The Fifth Circuit rejected the argument that intended defendants needed to be specifically named in the plan or disclosure statement in order to preserve claims or standing. (The Fifth Circuit also rejected arguments that the trustee was barred by judicial estoppel or res judicata from pursuing the claims against the former shareholders.)
Why the Case is Interesting:
As the Fifth Circuit observed, “the purpose of the rule [requiring adequate disclosure of post-confirmation litigation] is to put ‘creditors on notice of any claim [the debtor] wishes to pursue after confirmation’ and enable ‘creditors to determine whether a proposed plan resolves matters satisfactorily before they vote to approve it.’” Id. at *5. Post-confirmation claims can also be part of the recovery fund for creditors. Preservation of claims (or the failure to do so) has been fertile ground for litigation on standing to pursue.

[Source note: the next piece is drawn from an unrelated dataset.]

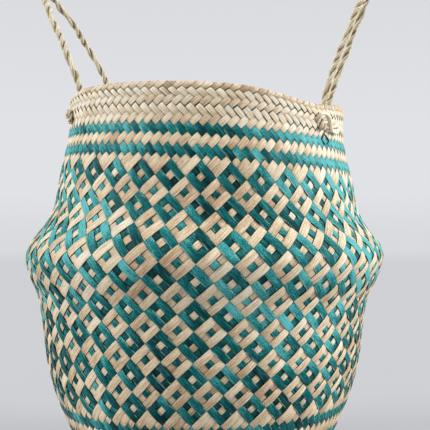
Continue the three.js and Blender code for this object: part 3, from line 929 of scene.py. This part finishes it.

While lower courts have looked to disclosure statements in the past in addressing the retention of claims, no Court of Appeals has previously held that the disclosure statement may be consulted for purposes of standing. This decision clearly does so, allowing bankruptcy courts to look at the totality of the plan and disclosure statement. The decision recognizes the reality that the disclosure statement plays a key role in informing parties-in-interest to their potential rights after confirmation and authorizes bankruptcy courts to refer to the disclosure statement, and not just the plan, in interpreting plan provisions concerning the retention of causes of action. Additionally, the Texas Wyoming Drilling decision provides guidelines for the level of detail required in a plan and disclosure statement to effectively preserve future causes of action, while disapproving of “blanket reservations” as inadequate.